Dataset excerpt:
*****
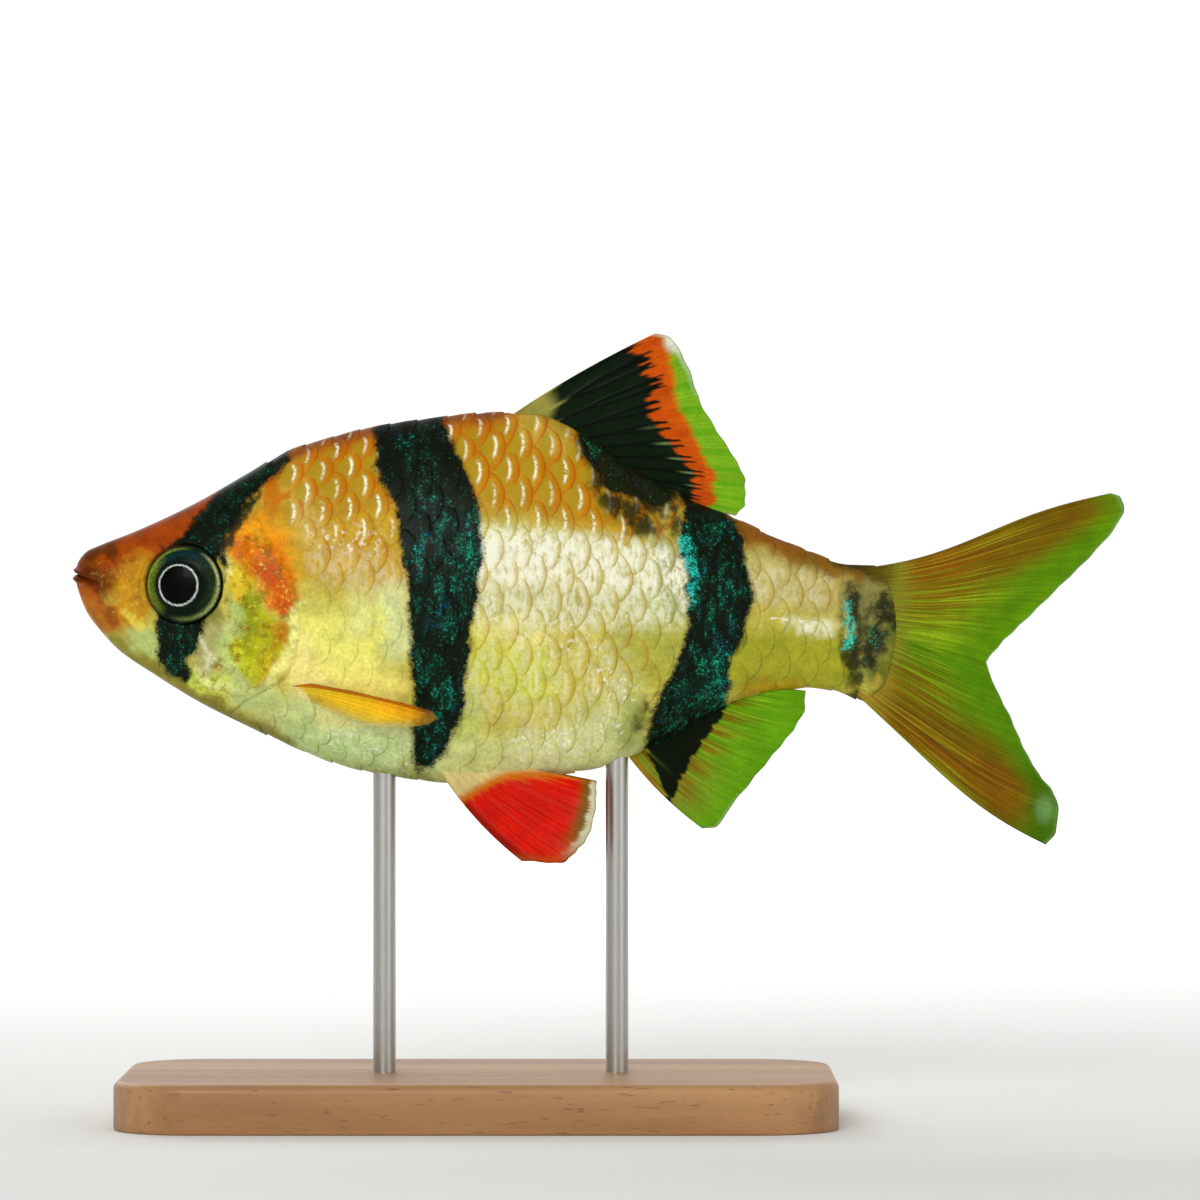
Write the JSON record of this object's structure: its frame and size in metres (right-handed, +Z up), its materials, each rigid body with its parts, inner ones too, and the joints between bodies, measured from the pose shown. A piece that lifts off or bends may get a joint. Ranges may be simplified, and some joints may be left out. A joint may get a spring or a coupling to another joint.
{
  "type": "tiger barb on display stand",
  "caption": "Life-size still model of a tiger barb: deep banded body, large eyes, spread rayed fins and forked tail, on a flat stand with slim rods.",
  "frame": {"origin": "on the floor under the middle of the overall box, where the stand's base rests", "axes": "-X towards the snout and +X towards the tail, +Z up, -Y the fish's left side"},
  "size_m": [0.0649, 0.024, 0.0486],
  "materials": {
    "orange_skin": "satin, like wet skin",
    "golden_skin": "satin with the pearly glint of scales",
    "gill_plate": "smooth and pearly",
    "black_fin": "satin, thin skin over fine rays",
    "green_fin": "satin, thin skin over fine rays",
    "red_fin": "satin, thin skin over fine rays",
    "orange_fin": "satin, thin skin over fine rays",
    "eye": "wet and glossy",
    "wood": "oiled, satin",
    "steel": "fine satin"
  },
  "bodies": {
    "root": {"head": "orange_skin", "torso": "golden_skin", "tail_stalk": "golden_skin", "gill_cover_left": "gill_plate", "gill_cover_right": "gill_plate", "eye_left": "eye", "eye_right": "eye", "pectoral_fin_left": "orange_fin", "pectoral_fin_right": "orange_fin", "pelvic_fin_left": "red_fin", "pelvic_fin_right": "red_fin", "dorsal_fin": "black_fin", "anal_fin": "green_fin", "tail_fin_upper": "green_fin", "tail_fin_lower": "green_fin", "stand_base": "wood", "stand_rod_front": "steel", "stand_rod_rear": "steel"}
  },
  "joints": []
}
*****
Write out the whole listing again, exactly as it stands.

Response below:
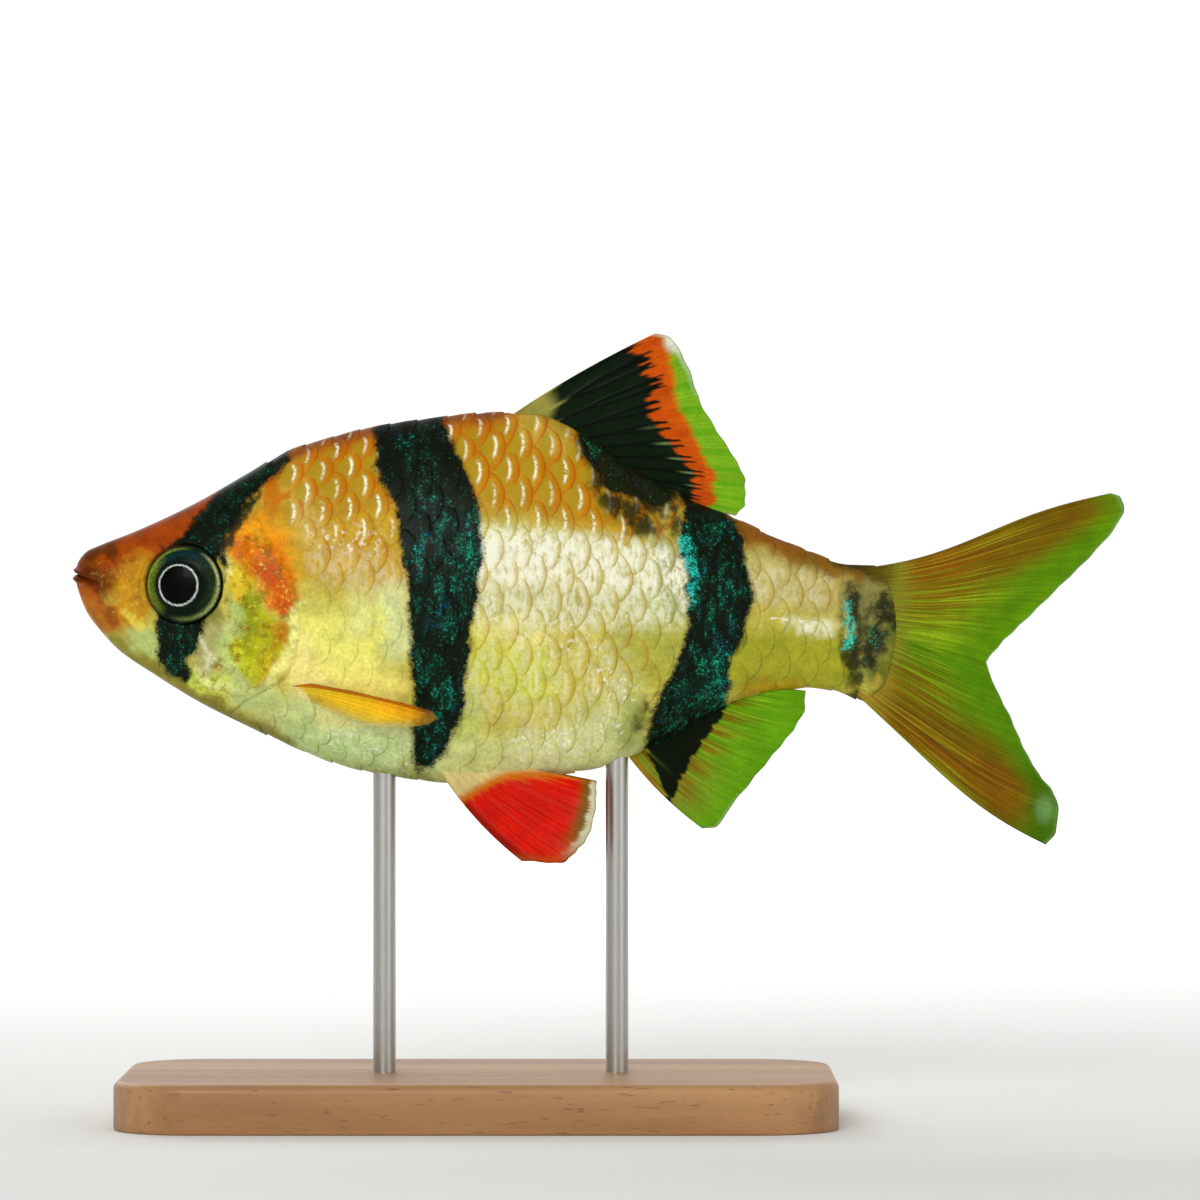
Write the JSON record of this object's structure: its frame and size in metres (right-handed, +Z up), its materials, each rigid body with its parts, inner ones too, and the joints between bodies, measured from the pose shown. A piece that lifts off or bends may get a joint. Ranges may be simplified, and some joints may be left out. A joint may get a spring or a coupling to another joint.
{
  "type": "tiger barb on display stand",
  "caption": "Life-size still model of a tiger barb: deep banded body, large eyes, spread rayed fins and forked tail, on a flat stand with slim rods.",
  "frame": {"origin": "on the floor under the middle of the overall box, where the stand's base rests", "axes": "-X towards the snout and +X towards the tail, +Z up, -Y the fish's left side"},
  "size_m": [0.0649, 0.024, 0.0486],
  "materials": {
    "orange_skin": "satin, like wet skin",
    "golden_skin": "satin with the pearly glint of scales",
    "gill_plate": "smooth and pearly",
    "black_fin": "satin, thin skin over fine rays",
    "green_fin": "satin, thin skin over fine rays",
    "red_fin": "satin, thin skin over fine rays",
    "orange_fin": "satin, thin skin over fine rays",
    "eye": "wet and glossy",
    "wood": "oiled, satin",
    "steel": "fine satin"
  },
  "bodies": {
    "root": {"head": "orange_skin", "torso": "golden_skin", "tail_stalk": "golden_skin", "gill_cover_left": "gill_plate", "gill_cover_right": "gill_plate", "eye_left": "eye", "eye_right": "eye", "pectoral_fin_left": "orange_fin", "pectoral_fin_right": "orange_fin", "pelvic_fin_left": "red_fin", "pelvic_fin_right": "red_fin", "dorsal_fin": "black_fin", "anal_fin": "green_fin", "tail_fin_upper": "green_fin", "tail_fin_lower": "green_fin", "stand_base": "wood", "stand_rod_front": "steel", "stand_rod_rear": "steel"}
  },
  "joints": []
}